In U.S.-Massenmedien kann man sehr freundliche Beschreibungen sogar der radikalsten Siedler finden. Zum Beispiel in diesem Bericht der Washington Post (15.10.2008) von der West Bank von Linda Gradstein:    

Avi Ben Yakof ist ein sanft sprechender jüdischer Siedler, der es liebt, mit seinen kleinen Kindern in ihrem rot gedeckten Haus in den Hügeln über Nablus tief innerhalb der West Bank zu spielen. Aber wenn die Rede auf seine palästinensischen Nachbarn kommt, verhärtet sich sein Ton.

„Sie werden nicht meine Nachbarn sein, wenn ich tue, was ich tun muss, und das ist, sie auf ihr Land zurück bringen,” sagte er. „Wir wollen sie hier nicht haben. Die Lösung ist, sie zu vertreiben.“

Ben Yakov wollte nicht sagen, ob er selbst an einer Reihe von vor kurzem erfolgten Angriffen auf das nahe gelegene palästinensische Dorf Asire Al-Qibiliyya teilgenommen hat.

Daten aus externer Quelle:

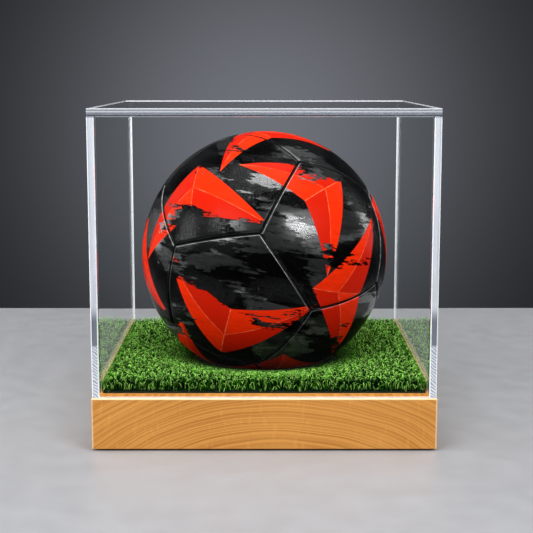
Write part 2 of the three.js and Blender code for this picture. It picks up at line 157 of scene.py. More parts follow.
def put(value, socket):
    """Links another node's output to the socket, or writes a plain value into it."""
    if isinstance(value, bpy.types.NodeSocket):
        link(value, socket)
    else:
        socket.default_value = value


def add_node(kind, feeds=None, **settings):
    node = Editor.tree.nodes.new("ShaderNode" + kind)
    for setting, value in settings.items():
        setattr(node, setting, value)
    for socket, value in (feeds or {}).items():
        put(value, node.inputs[socket])
    return node


def calculate(operation, *values):
    return add_node("Math", dict(enumerate(values)), operation=operation).outputs[0]


def multiply(first, second):
    return calculate("MULTIPLY", first, second)


def multiply_add(first, second, third):
    return calculate("MULTIPLY_ADD", first, second, third)


def vector_math(operation, *values):
    node = add_node("VectorMath", dict(enumerate(values)), operation=operation)
    return node.outputs["Value" if operation in ("DOT_PRODUCT", "LENGTH") else "Vector"]


def remap(value, low, high, to_low=0.0, to_high=1.0):
    feeds = {"Value": value, "From Min": low, "From Max": high, "To Min": to_low, "To Max": to_high}
    return add_node("MapRange", feeds, interpolation_type="SMOOTHSTEP").outputs["Result"]


def blend_colour(factor, first, second, kind="MIX"):
    node = add_node("Mix", data_type="RGBA", blend_type=kind)
    put(factor, node.inputs[0])
    for socket, colour in ((6, first), (7, second)):
        put((*colour, 1) if isinstance(colour, tuple) else colour, node.inputs[socket])
    return node.outputs[2]


def noise(vector, scale, detail=2.0, roughness=0.5, distortion=0.0):
    feeds = {"Vector": vector, "Scale": scale, "Detail": detail, "Roughness": roughness,
             "Distortion": distortion}
    return add_node("TexNoise", feeds).outputs["Fac"]


def stretched(vector, scale=(1, 1, 1), turn=(0, 0, 0), place=(0, 0, 0)):
    feeds = {"Vector": vector, "Scale": scale, "Rotation": turn, "Location": place}
    return add_node("Mapping", feeds).outputs["Vector"]


def bump(height, distance, strength=1.0):
    return add_node("Bump", {"Height": height, "Distance": distance, "Strength": strength}).outputs["Normal"]


def place_of():
    return add_node("TexCoord").outputs["Object"]


def height_of(vector):
    return add_node("SeparateXYZ", {0: vector}).outputs["Z"]


def attribute(name):
    return add_node("Attribute", attribute_name=name).outputs["Fac"]


def new_material(name, **constants):
    material = bpy.data.materials.new(name)
    material.use_nodes = True
    Editor.tree = material.node_tree
    shader = Editor.tree.nodes["Principled BSDF"]
    for socket, value in constants.items():
        shader.inputs[socket.replace("_", " ")].default_value = value
    return material, shader


def feed(shader, **sources):
    for socket, source in sources.items():
        link(source, shader.inputs[socket.replace("_", " ")])


def new_group(name, inputs, outputs):
    Editor.tree = group = bpy.data.node_groups.new(name, "ShaderNodeTree")
    for label, kind, value in inputs:
        socket = group.interface.new_socket(label, in_out="INPUT", socket_type="NodeSocket" + kind)
        if value is not None:
            socket.default_value = value
    for label in outputs:
        group.interface.new_socket(label, in_out="OUTPUT", socket_type="NodeSocketFloat")
    return group, group.nodes.new("NodeGroupInput").outputs, group.nodes.new("NodeGroupOutput").inputs


def use_group(group, **feeds):
    named = {label.replace("_", " "): value for label, value in feeds.items()}
    return add_node("Group", named, node_tree=group).outputs


def dress(material, *nodes):
    for name in nodes:
        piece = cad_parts[name] if isinstance(name, str) else name
        if not piece.material_slots:
            piece.data.materials.append(material)
        for slot in piece.material_slots:
            slot.material = material


print("helpers ready")

# %% [markdown]
# ## Camera, table and soft light
# The camera stands a little over a metre from the middle of the case, just above the height of its top, and
# looks down by nine degrees. A long lens keeps the upright edges almost parallel. The case stands on a pale
# table, with a plain grey wall of light behind it, so that the edges of the clear sheets stand out. Wide
# lamps above and beside it give soft light without hard shadows.

# %% Camera
lens_mm = 84.38
camera_data = bpy.data.cameras.new("case_camera")
camera_data.sensor_width = 36
camera_data.lens = lens_mm
camera = new_object("case_camera", camera_data)
camera.location = (0.0006, -1.1207, 0.3036)
camera.rotation_euler = (math.radians(90 - 8.8), 0, math.radians(-0.067))
bpy.context.scene.camera = camera
bpy.context.scene.view_settings.view_transform = "Standard"
print("camera at", tuple(camera.location), "lens", lens_mm)

# %% Table
table_half = 0.487
table_thickness = 20 * MM
clear_selection()
bpy.ops.mesh.primitive_cube_add(size=1, location=(0, 0, -table_thickness / 2),
                                scale=(2 * table_half, 2 * table_half, table_thickness))
table = bpy.context.object
settle(table, "studio_table")
apply_modifier(table, "BEVEL", width=2 * MM, segments=3)

table_paint, shader = new_material("table_paint", Roughness=0.42)
mottle = noise(place_of(), 40, 4)
feed(shader, Base_Color=blend_colour(mottle, (0.30, 0.30, 0.31), (0.34, 0.34, 0.35)),
     Roughness=remap(mottle, 0.2, 0.8, 0.36, 0.5))
dress(table_paint, table)
print("table", table.name)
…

Aber er sagte, die Gewalt sei gerechtfertigt durch das Versagen der israelischen Armee, Leben und Eigentum der Siedler in der West Bank zu schützen.

Gradstein beschrieb Ben Yakovs Gefühle als „Frustration“ und die Übergriffe der Siedler als „Ausdruck einer tief empfundenen Angst.“  Ethnische Säuberung kann kaum auf eine freundlichere Beurteilung hoffen.